## DIRECTION
Comb the records below for the string "into" and copy each line where it turns up.

## DATA SECTION
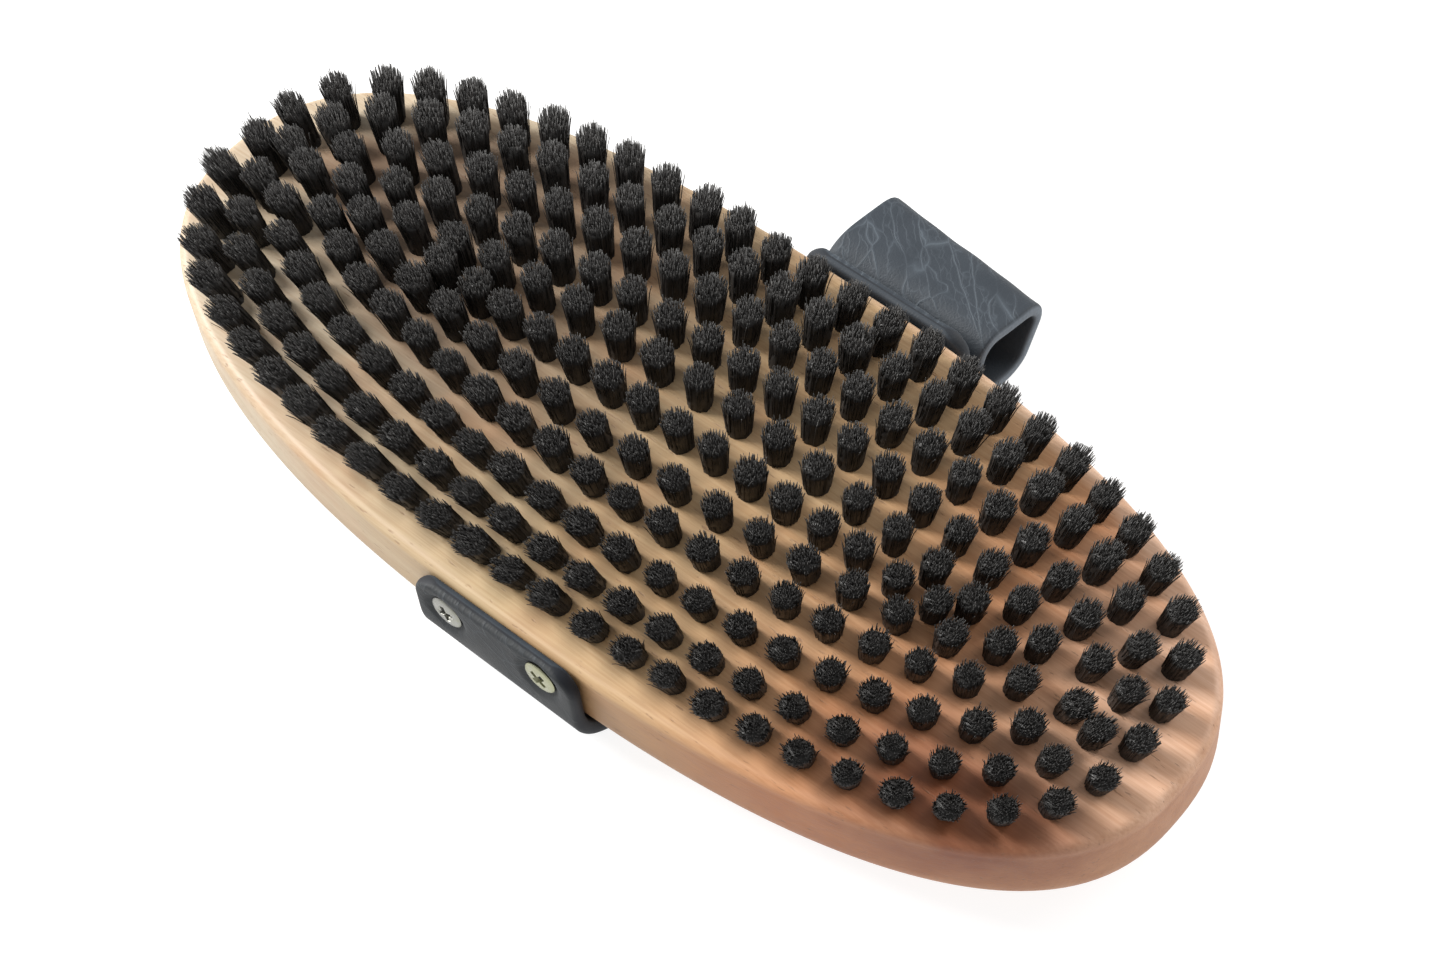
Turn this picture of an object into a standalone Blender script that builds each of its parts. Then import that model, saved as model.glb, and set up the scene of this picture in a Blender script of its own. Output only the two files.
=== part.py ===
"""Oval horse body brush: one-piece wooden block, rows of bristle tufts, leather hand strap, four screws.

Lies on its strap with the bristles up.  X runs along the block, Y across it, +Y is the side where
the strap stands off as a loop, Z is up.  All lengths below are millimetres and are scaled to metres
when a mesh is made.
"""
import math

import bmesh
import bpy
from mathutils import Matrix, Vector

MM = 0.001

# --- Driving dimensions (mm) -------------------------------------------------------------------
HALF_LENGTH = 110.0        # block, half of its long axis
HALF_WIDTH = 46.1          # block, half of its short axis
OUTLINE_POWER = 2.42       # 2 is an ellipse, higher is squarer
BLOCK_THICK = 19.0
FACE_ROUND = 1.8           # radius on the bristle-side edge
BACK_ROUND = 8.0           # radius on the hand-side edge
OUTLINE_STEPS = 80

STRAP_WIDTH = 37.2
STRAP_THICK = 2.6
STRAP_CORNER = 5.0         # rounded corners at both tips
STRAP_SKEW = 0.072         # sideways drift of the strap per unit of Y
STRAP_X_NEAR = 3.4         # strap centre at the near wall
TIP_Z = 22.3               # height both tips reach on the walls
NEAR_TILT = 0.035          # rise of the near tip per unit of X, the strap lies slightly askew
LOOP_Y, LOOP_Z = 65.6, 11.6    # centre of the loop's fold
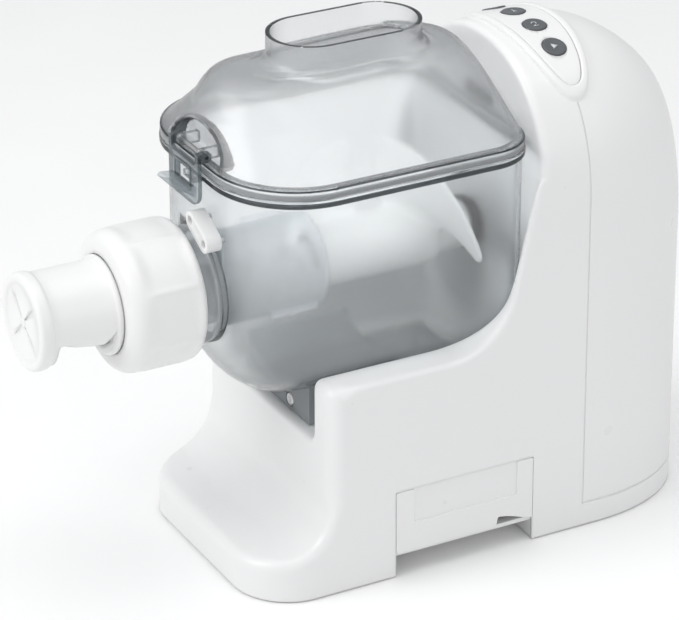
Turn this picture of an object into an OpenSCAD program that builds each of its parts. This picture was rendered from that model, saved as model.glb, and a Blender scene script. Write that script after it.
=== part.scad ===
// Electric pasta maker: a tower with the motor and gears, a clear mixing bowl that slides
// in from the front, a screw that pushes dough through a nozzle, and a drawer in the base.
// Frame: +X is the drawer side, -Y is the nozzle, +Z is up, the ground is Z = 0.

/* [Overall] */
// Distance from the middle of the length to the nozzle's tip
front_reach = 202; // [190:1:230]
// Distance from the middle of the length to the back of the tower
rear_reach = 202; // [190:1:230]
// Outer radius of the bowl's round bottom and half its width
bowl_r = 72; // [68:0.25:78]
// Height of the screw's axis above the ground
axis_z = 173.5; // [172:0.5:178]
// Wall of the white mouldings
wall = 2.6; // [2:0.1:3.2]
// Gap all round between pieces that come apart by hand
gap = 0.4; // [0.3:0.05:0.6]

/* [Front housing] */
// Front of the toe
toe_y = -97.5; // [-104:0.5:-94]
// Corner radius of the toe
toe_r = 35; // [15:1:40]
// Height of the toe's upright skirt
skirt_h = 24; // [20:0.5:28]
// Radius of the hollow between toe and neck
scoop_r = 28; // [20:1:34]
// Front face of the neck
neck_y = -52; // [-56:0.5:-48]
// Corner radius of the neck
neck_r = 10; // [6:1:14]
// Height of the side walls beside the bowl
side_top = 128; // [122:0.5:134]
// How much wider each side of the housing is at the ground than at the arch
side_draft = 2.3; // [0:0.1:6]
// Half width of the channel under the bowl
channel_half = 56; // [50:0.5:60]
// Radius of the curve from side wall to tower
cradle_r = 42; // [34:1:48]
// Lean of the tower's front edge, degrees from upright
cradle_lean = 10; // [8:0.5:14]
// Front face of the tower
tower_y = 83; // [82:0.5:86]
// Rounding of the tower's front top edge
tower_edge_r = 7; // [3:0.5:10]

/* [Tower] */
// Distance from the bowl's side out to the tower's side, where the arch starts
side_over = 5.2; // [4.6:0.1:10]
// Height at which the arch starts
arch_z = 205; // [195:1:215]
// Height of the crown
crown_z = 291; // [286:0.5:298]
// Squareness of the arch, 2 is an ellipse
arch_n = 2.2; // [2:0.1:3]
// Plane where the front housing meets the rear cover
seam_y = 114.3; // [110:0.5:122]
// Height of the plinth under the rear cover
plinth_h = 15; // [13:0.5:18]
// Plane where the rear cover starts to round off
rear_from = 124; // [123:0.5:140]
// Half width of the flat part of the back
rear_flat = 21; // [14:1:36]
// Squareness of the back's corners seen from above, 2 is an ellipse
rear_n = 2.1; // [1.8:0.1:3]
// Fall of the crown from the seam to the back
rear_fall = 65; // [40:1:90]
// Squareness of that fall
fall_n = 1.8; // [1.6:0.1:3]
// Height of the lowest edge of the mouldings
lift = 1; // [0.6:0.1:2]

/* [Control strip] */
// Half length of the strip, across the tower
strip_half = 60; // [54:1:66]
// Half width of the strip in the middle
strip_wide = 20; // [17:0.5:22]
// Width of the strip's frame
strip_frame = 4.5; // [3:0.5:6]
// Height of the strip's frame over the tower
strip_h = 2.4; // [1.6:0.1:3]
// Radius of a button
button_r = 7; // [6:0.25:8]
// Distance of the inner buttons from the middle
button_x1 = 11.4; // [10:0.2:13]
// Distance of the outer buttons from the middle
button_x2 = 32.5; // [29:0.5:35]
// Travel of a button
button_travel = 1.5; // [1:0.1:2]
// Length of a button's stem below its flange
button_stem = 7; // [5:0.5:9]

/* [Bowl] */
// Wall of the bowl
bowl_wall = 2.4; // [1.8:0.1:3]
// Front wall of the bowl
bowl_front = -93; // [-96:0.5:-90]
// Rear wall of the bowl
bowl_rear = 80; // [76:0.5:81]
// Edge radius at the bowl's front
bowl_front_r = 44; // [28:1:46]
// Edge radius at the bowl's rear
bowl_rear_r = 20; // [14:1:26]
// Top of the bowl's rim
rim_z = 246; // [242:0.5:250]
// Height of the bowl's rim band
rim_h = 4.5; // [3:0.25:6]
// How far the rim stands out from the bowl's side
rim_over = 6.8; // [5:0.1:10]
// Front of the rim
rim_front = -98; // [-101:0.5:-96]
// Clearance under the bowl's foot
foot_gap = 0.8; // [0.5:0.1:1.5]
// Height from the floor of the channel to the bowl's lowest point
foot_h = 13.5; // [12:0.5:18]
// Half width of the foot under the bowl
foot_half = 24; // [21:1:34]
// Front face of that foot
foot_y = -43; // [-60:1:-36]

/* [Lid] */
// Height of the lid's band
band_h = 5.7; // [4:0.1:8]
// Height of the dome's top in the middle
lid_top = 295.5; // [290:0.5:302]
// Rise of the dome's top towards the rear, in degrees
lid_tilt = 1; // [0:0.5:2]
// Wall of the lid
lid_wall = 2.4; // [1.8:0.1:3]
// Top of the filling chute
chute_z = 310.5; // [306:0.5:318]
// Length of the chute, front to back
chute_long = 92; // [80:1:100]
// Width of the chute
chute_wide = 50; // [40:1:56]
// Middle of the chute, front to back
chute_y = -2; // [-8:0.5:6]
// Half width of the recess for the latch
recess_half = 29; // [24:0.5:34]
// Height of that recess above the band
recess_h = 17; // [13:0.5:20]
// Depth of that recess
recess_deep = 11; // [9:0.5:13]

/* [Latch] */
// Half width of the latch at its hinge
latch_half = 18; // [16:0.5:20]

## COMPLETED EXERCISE
Turn this picture of an object into a standalone Blender script that builds each of its parts. Then import that model, saved as model.glb, and set up the scene of this picture in a Blender script of its own. Output only the two files.
Turn this picture of an object into an OpenSCAD program that builds each of its parts. This picture was rendered from that model, saved as model.glb, and a Blender scene script. Write that script after it.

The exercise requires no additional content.